夢心地


想像してみていただきたい。


例えばちょっと上手いアマチュア・バスケットボールチームが試合をしている時、会場に前触れなくマイケル・ジョーダンが入ってきたとしたら。


想像してみていただきたい。


例えば地方都市で子供達にバイオリンを教えている教師が、一年に一度のリサイタルで、会場に吉田秀和氏が座っているのを見つけたとしたら。


想像してみていただきたい。


田舎町の従業員10人くらいの会社が社の命運をかけた新製品のプレゼンテーションをしているときに、会場にスティーブ・ジョブスが入ってきたとしたら。



大げさといわれるかもしれませんが、昨日私が味わったのはまさしくそんな感じであったのです。


ご来店をいただいたお客様は、サービススタッフによると「器も食材もものすごく詳しい方ですねぇ。瓔珞もすぐわかりましたし、黄瀬戸も。。。料理人には見えないんですが」


お酒のご注文をいただいて私もお座敷に入ると日本酒への見識もおありになる。予約名をもう一度確かめて・・・・あれぇぇ・・・もしかすると、と、次にお座敷に入ったときに「大変不躾ですが、○○さまでいらっしゃいますか?」とお伺いすると、ちょっと戸惑ったように「はい、そうです」と。



15年も前から憧れの存在でした。まさか前触れもなくこんな田舎町の田舎料理屋でお会いできるとは。



1990年代半ば、当時群をぬいた料理雑誌が創刊されました。


料金は一年分前払い、どんな雑誌が出来上がるのかは全く未知で、編集長の力だけを信じて料金を振り込んで出来上がりを待つという桁外れの企画。しかも第一号は「もうちょっと待ってね」と少々遅れるほど。しかしながら大手出版社にいらっしゃるときからその編集長その高名を存じ上げていた私は、ワクワクしながら出来上がりを待ったのです。


郵送されてきた第一号は予想をはるかに超える出来上がりで、表紙の写真から度肝を抜かれたのです。内容はさらに。


最近の料理雑誌や男性誌女性誌の料理特集といえば、東京周辺のレストランや菓子店の紹介ばかりで、三年後に読み返しても取り上げられていた料理店はうわさも聞かないか、下手をすれば閉店していてもおかしくないほど、目先の情報を羅列するだけのものばかりです。

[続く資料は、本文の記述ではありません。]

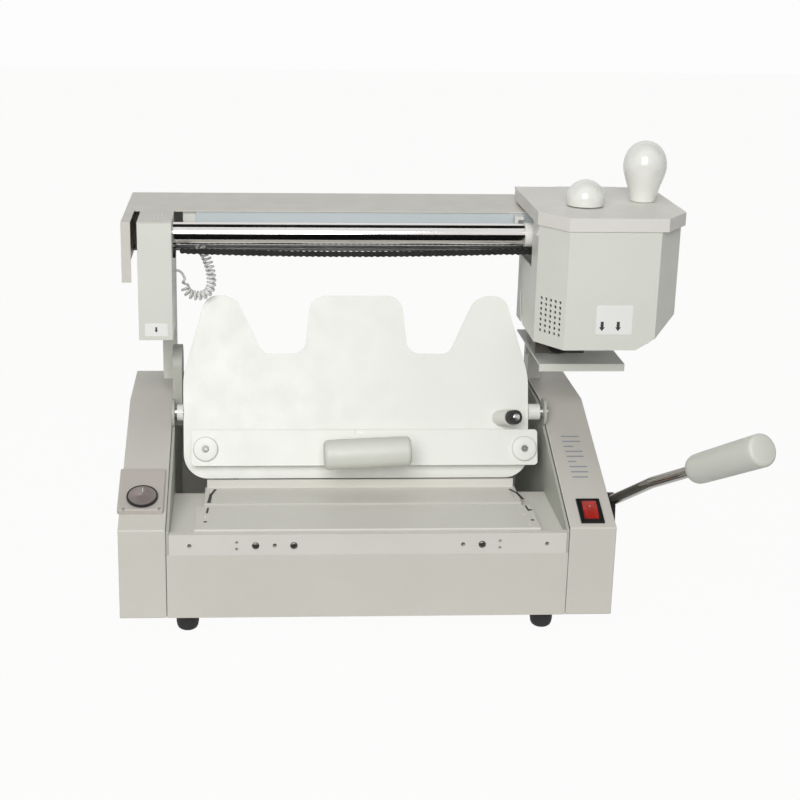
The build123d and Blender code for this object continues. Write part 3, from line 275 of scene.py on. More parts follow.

その料理雑誌は全く別のものでした。毎回の特集は今見ても色あせていませんし、連載の中には未だに読み応えを感じるものがたっぷりなのです。さらにいえば、その当時わけもわからず読んでいた記事が今になってやっと理解できるというほどの内容といえばわかっていただけるでしょうか。


私の場合、雑誌のバックナンバーを溜め込むことは頻繁ではなくて、料理雑誌でも大切な記事だけを切り取りますし、手元に残しているものと言えば、創刊間もない頃のブルータスの一部の特集や、ワインの特集雑誌の一部をとり置くくらいなのに、この雑誌は創刊号から5年分くらいはもれなくとってあるだけでなく、今でも折を見ては読み返すまれな雑誌なのです。


そんな雑誌を立ち上げた方、世界中の美味しいものを食べつくし、世界中のスターシェフと太い絆で結ばれている方が目の前にいるのです。(現在は雑誌媒体だけでない活動をしておられます。昨年の活躍は日本中だれもが知っているような凄いものでした)


気づいたときには料理も半ば、どんな方がお越しになっても料理をかえることも特別なテクニックを駆使することもできませんので、ひたすらまじめに後の料理をこなしただけでした。


とはいえ、
ご自身で選んで田舎町のこんな小さな店にお越しいただけたことが小躍りするほど嬉しく、お座敷では小娘のようにみっともないくらい浮かれて様々なお話をお伺いしていました。


今年は年明け早々に大物のお客様をお迎えし、次はこんなお客様。ありがたいことです。